»»
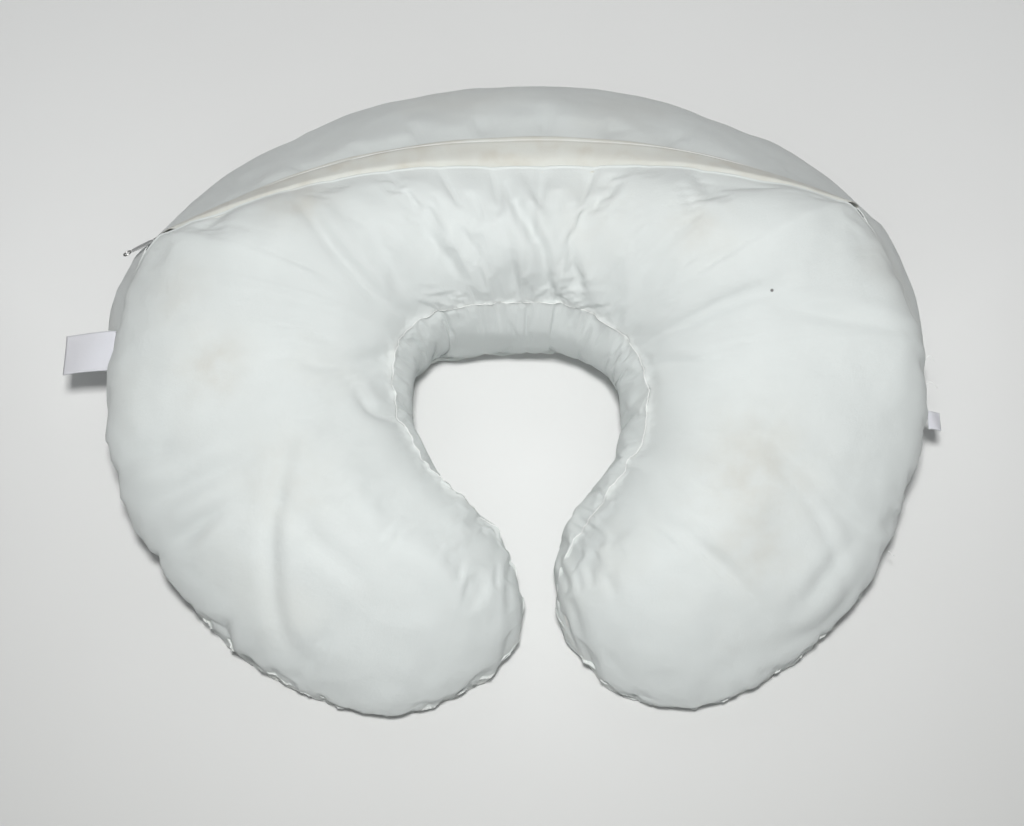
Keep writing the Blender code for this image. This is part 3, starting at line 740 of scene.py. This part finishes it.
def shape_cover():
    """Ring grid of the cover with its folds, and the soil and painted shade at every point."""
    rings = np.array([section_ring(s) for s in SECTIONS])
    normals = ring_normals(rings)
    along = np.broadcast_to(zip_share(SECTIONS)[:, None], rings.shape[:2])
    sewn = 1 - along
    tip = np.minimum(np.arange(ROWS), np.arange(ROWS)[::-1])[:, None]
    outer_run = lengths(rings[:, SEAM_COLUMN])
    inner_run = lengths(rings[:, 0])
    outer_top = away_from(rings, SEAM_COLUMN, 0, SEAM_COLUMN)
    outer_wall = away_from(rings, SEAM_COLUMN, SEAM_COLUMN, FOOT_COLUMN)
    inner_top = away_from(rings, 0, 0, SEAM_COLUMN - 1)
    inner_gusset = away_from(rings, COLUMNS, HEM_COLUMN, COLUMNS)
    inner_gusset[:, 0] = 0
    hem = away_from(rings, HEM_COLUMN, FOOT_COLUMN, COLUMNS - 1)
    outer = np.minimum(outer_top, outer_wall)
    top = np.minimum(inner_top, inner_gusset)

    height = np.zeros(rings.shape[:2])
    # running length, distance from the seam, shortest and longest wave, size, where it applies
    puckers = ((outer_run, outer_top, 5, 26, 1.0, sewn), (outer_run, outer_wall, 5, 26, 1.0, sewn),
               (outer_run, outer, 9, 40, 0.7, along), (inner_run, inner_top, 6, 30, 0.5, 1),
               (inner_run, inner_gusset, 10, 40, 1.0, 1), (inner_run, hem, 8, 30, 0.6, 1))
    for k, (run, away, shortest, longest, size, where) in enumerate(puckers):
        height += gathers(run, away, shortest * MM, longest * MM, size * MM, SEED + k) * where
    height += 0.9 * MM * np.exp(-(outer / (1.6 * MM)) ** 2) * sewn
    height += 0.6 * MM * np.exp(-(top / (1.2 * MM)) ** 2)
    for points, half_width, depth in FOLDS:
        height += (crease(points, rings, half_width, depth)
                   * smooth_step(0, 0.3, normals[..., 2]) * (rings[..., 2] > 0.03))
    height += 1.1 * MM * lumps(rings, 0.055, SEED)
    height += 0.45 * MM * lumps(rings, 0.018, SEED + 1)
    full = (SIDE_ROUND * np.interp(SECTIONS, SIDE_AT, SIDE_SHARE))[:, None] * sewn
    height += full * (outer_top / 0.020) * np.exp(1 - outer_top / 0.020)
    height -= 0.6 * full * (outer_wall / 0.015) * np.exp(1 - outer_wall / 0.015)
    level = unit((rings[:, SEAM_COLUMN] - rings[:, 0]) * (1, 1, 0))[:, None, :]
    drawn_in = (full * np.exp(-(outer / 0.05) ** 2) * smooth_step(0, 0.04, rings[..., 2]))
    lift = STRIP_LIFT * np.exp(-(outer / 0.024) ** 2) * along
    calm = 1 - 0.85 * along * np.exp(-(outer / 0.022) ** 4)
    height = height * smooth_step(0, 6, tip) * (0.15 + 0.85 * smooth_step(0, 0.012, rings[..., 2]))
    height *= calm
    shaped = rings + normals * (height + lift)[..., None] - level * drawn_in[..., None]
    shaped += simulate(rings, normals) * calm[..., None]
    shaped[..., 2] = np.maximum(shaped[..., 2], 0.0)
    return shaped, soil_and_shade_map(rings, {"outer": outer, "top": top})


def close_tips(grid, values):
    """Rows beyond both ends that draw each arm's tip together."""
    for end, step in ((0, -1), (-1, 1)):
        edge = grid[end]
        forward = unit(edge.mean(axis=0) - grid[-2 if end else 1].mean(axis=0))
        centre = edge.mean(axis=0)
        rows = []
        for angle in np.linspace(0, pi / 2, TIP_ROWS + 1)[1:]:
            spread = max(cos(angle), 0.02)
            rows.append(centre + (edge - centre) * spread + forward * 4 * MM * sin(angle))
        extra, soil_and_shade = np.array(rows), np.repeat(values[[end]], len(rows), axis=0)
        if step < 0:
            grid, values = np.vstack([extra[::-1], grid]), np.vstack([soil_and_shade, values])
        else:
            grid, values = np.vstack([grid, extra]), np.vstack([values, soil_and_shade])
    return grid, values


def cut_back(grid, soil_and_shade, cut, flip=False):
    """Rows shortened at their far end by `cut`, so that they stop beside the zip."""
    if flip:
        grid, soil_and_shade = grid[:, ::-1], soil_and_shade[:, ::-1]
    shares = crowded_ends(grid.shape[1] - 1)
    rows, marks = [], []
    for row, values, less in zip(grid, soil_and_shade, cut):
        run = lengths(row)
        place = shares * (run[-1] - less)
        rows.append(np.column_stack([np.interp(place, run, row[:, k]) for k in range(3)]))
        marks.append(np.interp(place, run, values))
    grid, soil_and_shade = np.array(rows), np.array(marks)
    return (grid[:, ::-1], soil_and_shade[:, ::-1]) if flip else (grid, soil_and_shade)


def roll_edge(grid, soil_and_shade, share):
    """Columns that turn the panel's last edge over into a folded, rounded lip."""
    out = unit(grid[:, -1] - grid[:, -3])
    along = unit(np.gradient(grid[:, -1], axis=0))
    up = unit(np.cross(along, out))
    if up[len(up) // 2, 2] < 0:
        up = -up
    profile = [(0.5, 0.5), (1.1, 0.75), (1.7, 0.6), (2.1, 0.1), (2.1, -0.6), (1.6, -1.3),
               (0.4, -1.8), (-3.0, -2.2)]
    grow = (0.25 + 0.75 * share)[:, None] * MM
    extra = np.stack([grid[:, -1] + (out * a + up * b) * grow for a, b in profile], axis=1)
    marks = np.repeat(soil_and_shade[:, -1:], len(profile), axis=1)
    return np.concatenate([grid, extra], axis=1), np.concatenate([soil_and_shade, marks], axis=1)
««
* Goal
Quote verbatim the opening lines of the listing above, ending with the line where "top = np.minimum(inner_top, inner_gusset)" appears; include both endpoints and nothing more.

* Problem solution
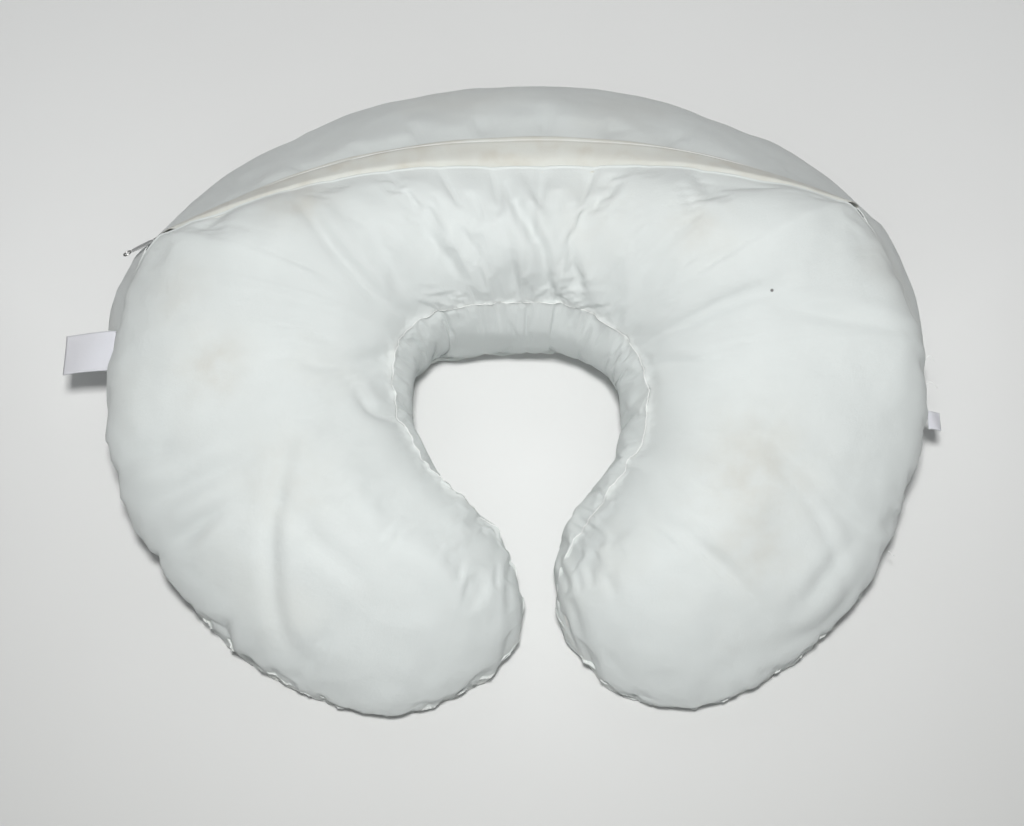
Keep writing the Blender code for this image. This is part 3, starting at line 740 of scene.py. This part finishes it.
def shape_cover():
    """Ring grid of the cover with its folds, and the soil and painted shade at every point."""
    rings = np.array([section_ring(s) for s in SECTIONS])
    normals = ring_normals(rings)
    along = np.broadcast_to(zip_share(SECTIONS)[:, None], rings.shape[:2])
    sewn = 1 - along
    tip = np.minimum(np.arange(ROWS), np.arange(ROWS)[::-1])[:, None]
    outer_run = lengths(rings[:, SEAM_COLUMN])
    inner_run = lengths(rings[:, 0])
    outer_top = away_from(rings, SEAM_COLUMN, 0, SEAM_COLUMN)
    outer_wall = away_from(rings, SEAM_COLUMN, SEAM_COLUMN, FOOT_COLUMN)
    inner_top = away_from(rings, 0, 0, SEAM_COLUMN - 1)
    inner_gusset = away_from(rings, COLUMNS, HEM_COLUMN, COLUMNS)
    inner_gusset[:, 0] = 0
    hem = away_from(rings, HEM_COLUMN, FOOT_COLUMN, COLUMNS - 1)
    outer = np.minimum(outer_top, outer_wall)
    top = np.minimum(inner_top, inner_gusset)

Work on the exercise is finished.